A visit from M, a call to AAA and the arrival of Joe R from Callicoon got the car revving but only until I got to Joe's shop. He had hoped that if he put the battery on the recharger for an hour or so it would revive. He was convinced that nothing else but the battery was in need of help.

Nearly an hour and a half or more later, we discovered the battery wouldn't take a charge. A new battery, total darkness, no food in the house, too late to get to Honesdale for the errands that I had on my mandatory list for today and the Bean Family arriving in less than 6 days.

Trouble in Galilee, I'd say, trouble with time, trouble with meeting deadlines. We have a storm coming either tonight or tomorrow, 10 inches of snow predicted.

Oh, dear, what can a person do with inclement weather, distances and Christmas just around the corner.

I am frustrated with this car. He's seen two countries, 25 States and has been loyal, but he is getting really old even for a Nissan, with 175,000 miles.

So, while I was waiting for Joe to charge the battery, I found a possible replacemnt. It is probably twice as much as I can afford, but Joe said he'd lend me the car for a couple of days to try her out--it is definitely a girl.




Image: Jacques Vieville.

Biffybean on a Roll: Fabriano Venezia Sketchbook

With so many journals, and dozens of sketchbooks, it registered but in the farthest recesses of my mind that I have one of these Fabriano Venezia sketchbooks.*

Perhaps I forgot because I didn't buy it. The sketchbook was given to me by a good friend when we did a workshop with Juliana Coles in 2006 at Frenzy Stamper in Arizona.
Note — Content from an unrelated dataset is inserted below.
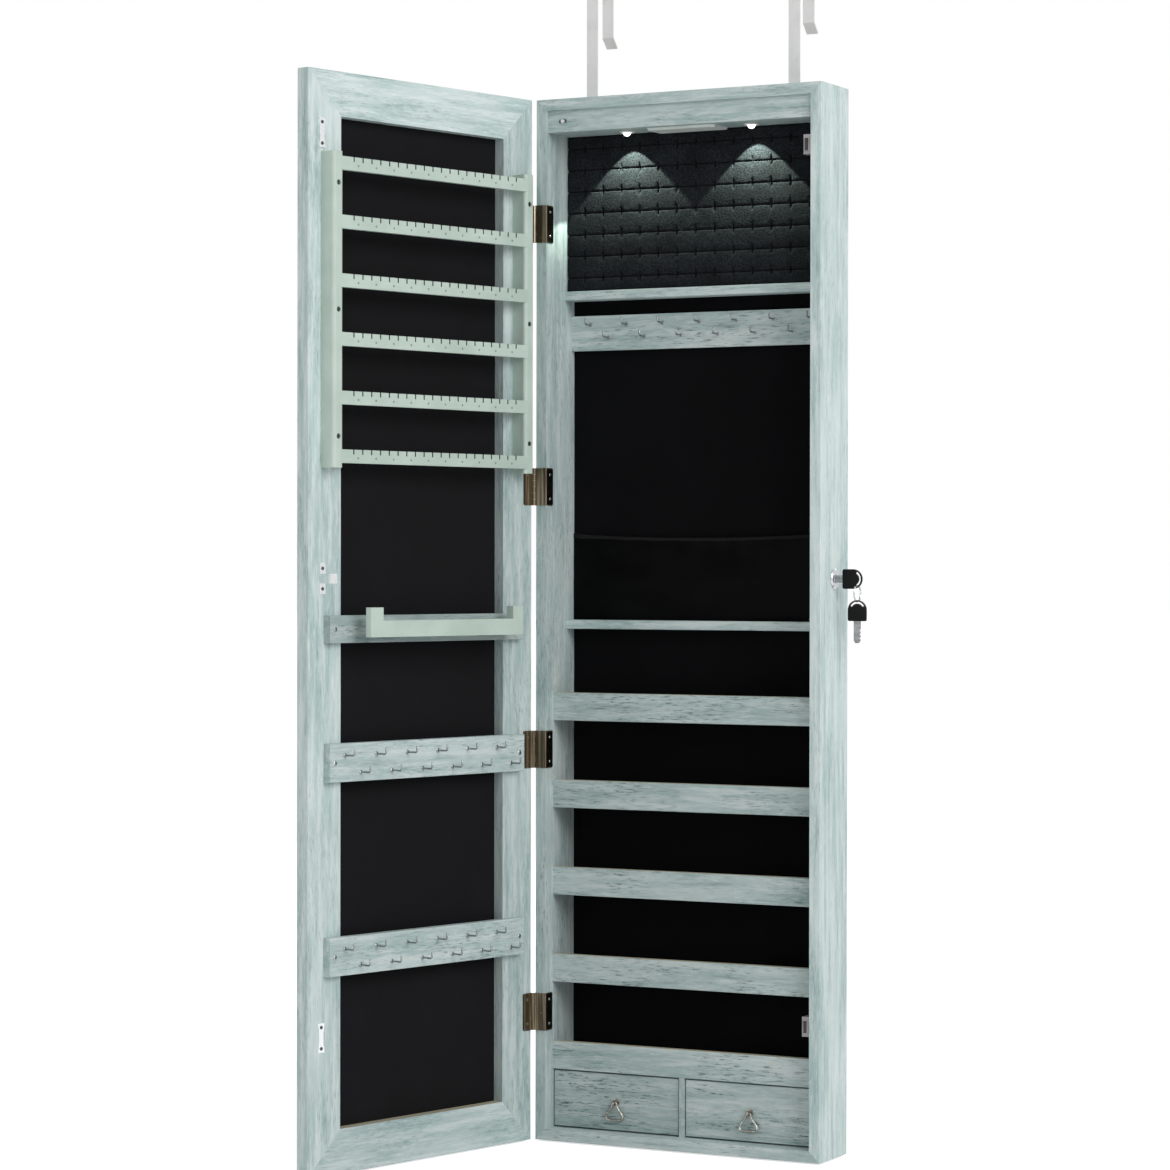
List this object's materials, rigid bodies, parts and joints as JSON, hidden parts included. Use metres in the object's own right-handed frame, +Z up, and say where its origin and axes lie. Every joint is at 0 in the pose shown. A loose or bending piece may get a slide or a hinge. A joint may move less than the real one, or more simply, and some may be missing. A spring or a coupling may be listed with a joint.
{
  "type": "over-door mirror jewelry cabinet",
  "caption": "Tall shallow wall cabinet hung over a door by bent straps, with a mirrored hinged door, lined inside with cushion, necklace rail, bins, drawers, rack and hooks",
  "frame": {"origin": "middle of the lower edge of the case's back, in the plane that lies against the house door", "axes": "+X to the cabinet's right as seen from the front, +Y to the wall, +Z up"},
  "size_m": [0.5045, 0.4785, 1.3368],
  "materials": {
    "case_wood": "washed pale blue-grey paint over board",
    "inner_wood": "black-faced board",
    "back_board": "plain hardboard",
    "lining": "short black nap",
    "foam": "flocked foam",
    "pouch_cloth": "satin black cloth",
    "door_wood": "washed pale blue-grey paint over board",
    "rack_wood": "pale sage paint",
    "mirror_glass": "silvered glass",
    "bronze": "antique bronze plating",
    "hook_steel": "bright wire",
    "strike_steel": "zinc plated",
    "catch_steel": "zinc plated block",
    "strap_paint": "light grey powder coat",
    "lock_chrome": "polished",
    "key_steel": "nickel",
    "key_plastic": "moulded",
    "pull_nickel": "antique nickel",
    "lamp_plastic": "moulded",
    "cover_plastic": "moulded",
    "knob_plastic": "moulded"
  },
  "bodies": {
    "cabinet": {"side_left": "case_wood", "side_right": "case_wood", "top_board": "case_wood", "bottom_board": "case_wood", "light_fascia": "case_wood", "light_panel": "case_wood", "shelf_upper": "case_wood", "shelf_middle": "case_wood", "necklace_rail": "case_wood", "bay_front_1": "case_wood", "bay_front_2": "case_wood", "bay_front_3": "case_wood", "bay_front_4": "case_wood", "bay_front_5": "case_wood", "drawer_divider": "case_wood", "bay_shelves": "inner_wood", "drawer_deck": "inner_wood", "back_panel": "back_board", "back_lining": "lining", "ring_cushion": "foam", "necklace_pouch": "pouch_cloth", "case_hinge_halves": "bronze", "necklace_hooks": "hook_steel", "catches": "catch_steel", "hook_straps": "strap_paint", "lock_body": "lock_chrome", "led_lamps": "lamp_plastic", "battery_box": "cover_plastic"},
    "door": {"door_stile_hinge": "door_wood", "door_stile_free": "door_wood", "door_rail_top": "door_wood", "door_rail_bottom": "door_wood", "mirror": "mirror_glass", "door_backing": "lining", "rack_stiles": "rack_wood", "rack_rungs": "rack_wood", "bracelet_board": "door_wood", "bracelet_bar": "rack_wood", "hook_boards": "door_wood", "door_hooks": "hook_steel", "strike_plates": "strike_steel", "lock_strike": "strike_steel", "door_hinge_halves": "bronze"},
    "drawer_left": {"drawer_front_left": "case_wood", "drawer_box_left": "inner_wood", "pull_post_left": "pull_nickel"},
    "pull_left": {"pull_ring_left": "pull_nickel"},
    "drawer_right": {"drawer_front_right": "case_wood", "drawer_box_right": "inner_wood", "pull_post_right": "pull_nickel"},
    "pull_right": {"pull_ring_right": "pull_nickel"},
    "lock": {"lock_plug": "lock_chrome", "lock_cam": "strike_steel"},
    "key": {"key_blade": "key_steel", "key_bow": "key_plastic"},
    "split_ring": {"key_ring": "lock_chrome"},
    "spare_key": {"spare_key_blade": "key_steel", "spare_key_bow": "key_plastic"},
    "cover": {"battery_cover": "cover_plastic"},
    "knob": {"switch_knob": "knob_plastic"}
  },
  "joints": [
    {"name": "door_swing", "type": "hinge", "parent": "cabinet", "child": "door", "pos_m": [-0.1812, -0.077, 0.6], "axis": [0, 0, -1], "range_deg": [-104, 71]},
    {"name": "drawer_left_slide", "type": "slide", "parent": "cabinet", "child": "drawer_left", "axis": [0, -1, 0], "range_m": [0, 0.03]},
    {"name": "pull_left_swing", "type": "hinge", "parent": "drawer_left", "child": "pull_left", "pos_m": [-0.0846, -0.0597, 0.0469], "axis": [-1, 0, 0], "range_deg": [-5, 170]},
    {"name": "drawer_right_slide", "type": "slide", "parent": "cabinet", "child": "drawer_right", "axis": [0, -1, 0], "range_m": [0, 0.03]},
    {"name": "pull_right_swing", "type": "hinge", "parent": "drawer_right", "child": "pull_right", "pos_m": [0.0846, -0.0597, 0.0469], "axis": [-1, 0, 0], "range_deg": [-5, 170]},
    {"name": "lock_turn", "type": "hinge", "parent": "cabinet", "child": "lock", "pos_m": [0.182, -0.038, 0.6485], "axis": [-1, 0, 0], "range_deg": [0, 90]},
    {"name": "key_slide", "type": "slide", "parent": "lock", "child": "key", "axis": [1, 0, 0], "range_m": [0, 0.02]},
    {"name": "ring_swing", "type": "hinge", "parent": "key", "child": "split_ring", "pos_m": [0.207, -0.038, 0.63242], "axis": [1, 0, 0], "range_deg": [-60, 60]},
    {"name": "spare_key_swing", "type": "hinge", "parent": "split_ring", "child": "spare_key", "pos_m": [0.207, -0.038, 0.62302], "axis": [0, 1, 0], "range_deg": [-40, 25]},
    {"name": "battery_cover_swing", "type": "hinge", "parent": "cabinet", "child": "cover", "pos_m": [0.042, -0.046, 1.16185], "axis": [0, -1, 0], "range_deg": [0, 80]},
    {"name": "light_switch_slide", "type": "slide", "parent": "cabinet", "child": "knob", "axis": [1, 0, 0], "range_m": [-0.0025, 0.0025]}
  ]
}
Here's a peek at some artwork and a review from the Lynne Perrella book "Artists Journals & Sketchbooks, Exploring and Creating Personal Pages in which Juliana Coles' work appears. Juliana also had some work in Jan Bode Smiley's book on The Art of Fabric Books in which I have a piece on page 100 from my "Failure is Impossible" book.
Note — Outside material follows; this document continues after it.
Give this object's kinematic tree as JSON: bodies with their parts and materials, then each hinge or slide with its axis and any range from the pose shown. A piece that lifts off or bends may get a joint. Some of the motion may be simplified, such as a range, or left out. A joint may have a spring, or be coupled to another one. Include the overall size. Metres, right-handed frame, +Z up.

Juliana is best known for her "extreme visual journaling" works and I think it was one of these workshops I attended.

Now that Biffybeans has reviewed this sketchbook I see it is not 15 feet away and just waiting for more journaling. I'll now have to try a fountain pen amidst all that gesso, acrylic and extreme visual journaling.
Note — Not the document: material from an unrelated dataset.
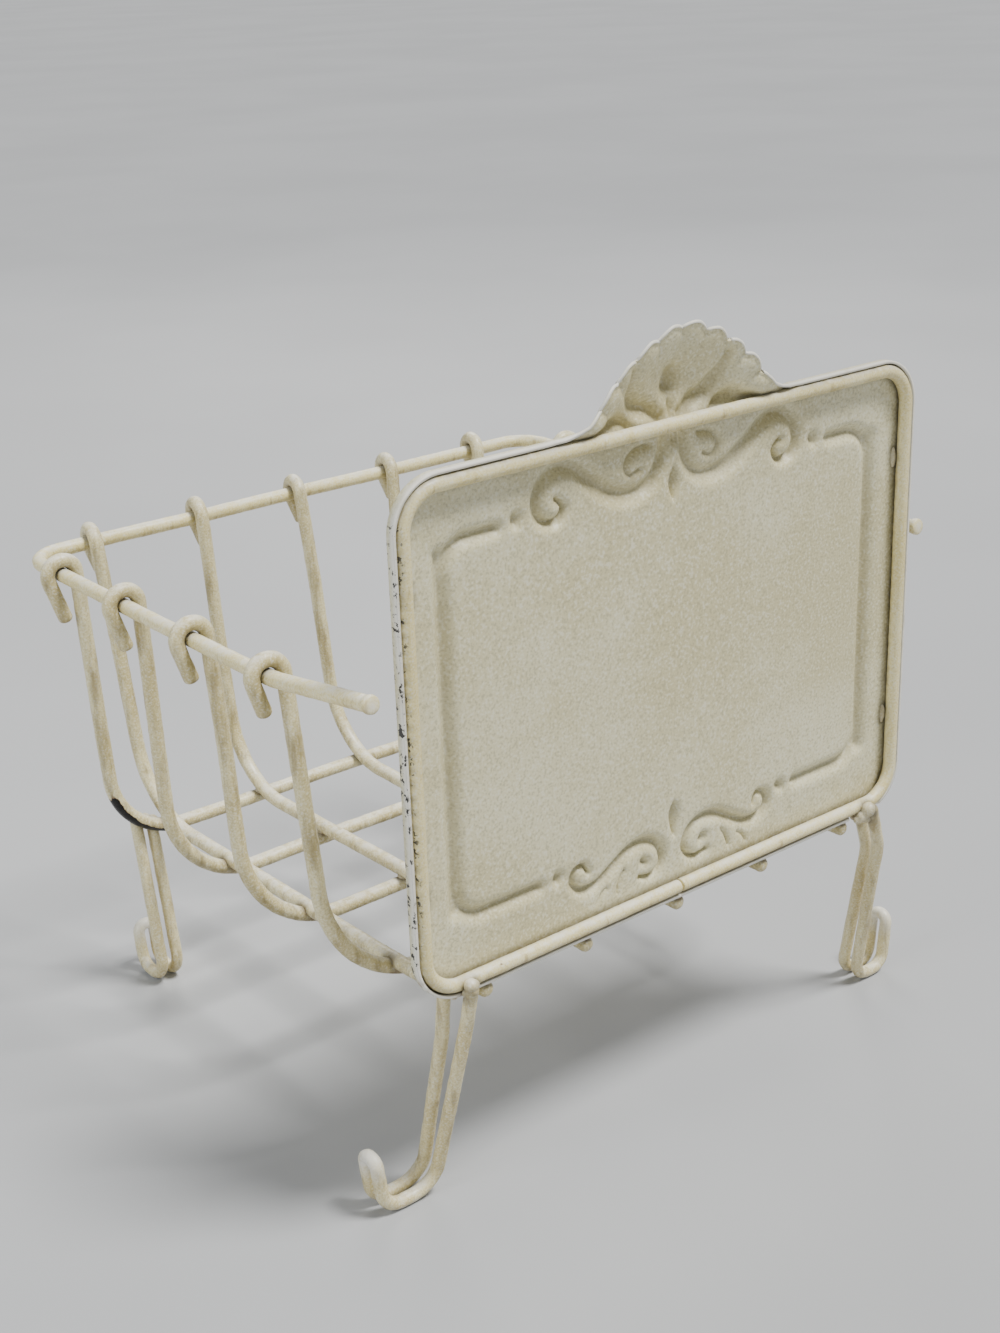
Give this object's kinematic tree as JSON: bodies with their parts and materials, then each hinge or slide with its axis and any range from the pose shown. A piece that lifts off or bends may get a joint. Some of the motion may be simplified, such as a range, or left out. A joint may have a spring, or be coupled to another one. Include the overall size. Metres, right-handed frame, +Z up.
{
  "type": "letter tray",
  "caption": "Low letter tray: an open welded wire basket on hairpin legs with curled feet, backed by an upright pressed metal plate with a round-cornered border and a shell crest.",
  "frame": {"origin": "centre of the bounding box's footprint, on the table that the feet stand on", "axes": "+X across the width, +Y from the low front rail to the upright plate at the back, +Z up"},
  "size_m": [0.1834, 0.1699, 0.2005],
  "materials": {
    "painted_wire": "satin antique cream paint, rubbed lighter on top and dirty in the crevices",
    "painted_sheet": "satin greige paint with a fine orange-peel grain, rubbed pale on the edges",
    "painted_weld": "satin cream paint over rough beads, with brown rust in the corners"
  },
  "bodies": {
    "root": {"plate": "painted_sheet", "frame_wire": "painted_wire", "top_rail": "painted_wire", "cross_rib_1": "painted_wire", "cross_rib_2": "painted_wire", "cross_rib_3": "painted_wire", "cross_rib_4": "painted_wire", "long_rib_1": "painted_wire", "long_rib_2": "painted_wire", "long_rib_3": "painted_wire", "long_rib_4": "painted_wire", "long_rib_5": "painted_wire", "leg_front_left": "painted_wire", "leg_front_right": "painted_wire", "leg_back_left": "painted_wire", "leg_back_right": "painted_wire", "floor_welds": "painted_weld", "frame_welds": "painted_weld", "rib_end_welds": "painted_weld", "leg_welds": "painted_weld"}
  },
  "joints": []
}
* New York Central, the land of paper is a place to buy these!

17.12.08

Paper and Ink Comparison

I conducted the blind test on six pieces of 8-1/2 x 11 paper with three inks: Levenger's Amethyst, Noodlers Concord Bream and Private Reserve Tanzanite.

It will be interesting to see what the proctor makes of it all, but my impressions are my Rotring 600, Italic Fine nib, is a very manageable pen on nearly any paper. It certainly needs to be congratulated on responsiveness under duress.

Encaustic International

It seems the international gallery of Encaustic is going down after three years.

Times are really tough, and wax is expensive or...there is another reason that I am missing. I have to brush up on my German and Dutch to read the whys.

And I've been a very remiss member.

Card of the Day: Ace of Cups

A good day and a beautiful depiction of the Ace.


HP Tarot - Ace of Cups by *Ellygator on deviantART

Buffetts

I rarely read about the rich and famous or entertainers but the Warren Buffett name has so much cache in philanthropic circles, I read this article and wondered.

What did I wonder about?

Family ties!

Assumptions!

Entitlement!

And if $40,000 is a small or large amount of money in San Francisco?

Being Smart

A few stories hit me this morning about time, how it is used, and being smart. Some of this hit my brain bone, while others hit me hard in my stomach.

This story made me think about the power of intelligence, or at least the power granted to us by inquiry.

And this book review in The New Republic about time made me look at my own use of it, and when I thought for more than one minute, I could hear my Mother shouting at me, "You are wasting time."

What I was doing whilst Mom was doing this shouting was "reading."

I have probably spent in excess of 10% and perhaps as much as 25-50% of my adolescent and adult life reading something. Occasionally, I'll spend an entire day or weekend enthralled by a book.

With the advent of the internet and retirement I can spend hours (not tallied) checking one story after another, often taking me on paths little tread, unfamiliar and fascinating.

Another lament of my Mother's, "Girls are not supposed to be smart." Smart was the killer for marriage and success. And success was measured by how early and who you married.

Well, I married well enough and at a dangerously late age for my generation, but more important to me, always, was to to keep on learning. I did keep on learning, going to school after school racking up degrees, gathering up ideas, not things; studying a subject until I could qualify myself as learned and tilting windmills with ideas.

But still, on this snowy day, it was my Mother's voice I heard when I realized I had spent the entire day learning and not doing a single task.

Time Special

One of the things I miss by not living in an urban setting is the freedom to just walk by a newspaper kiosk and at random buy a newspaper or magazine.

It was one of the first things I did before embarking on my journey back to the Delaware last Thursday afternoon.

It is impossible to subscribe to all the magazines and newspapers I can now read on line but I sure miss the feel of the pages crinkling.

This week's Time is a round up of 2008 faces.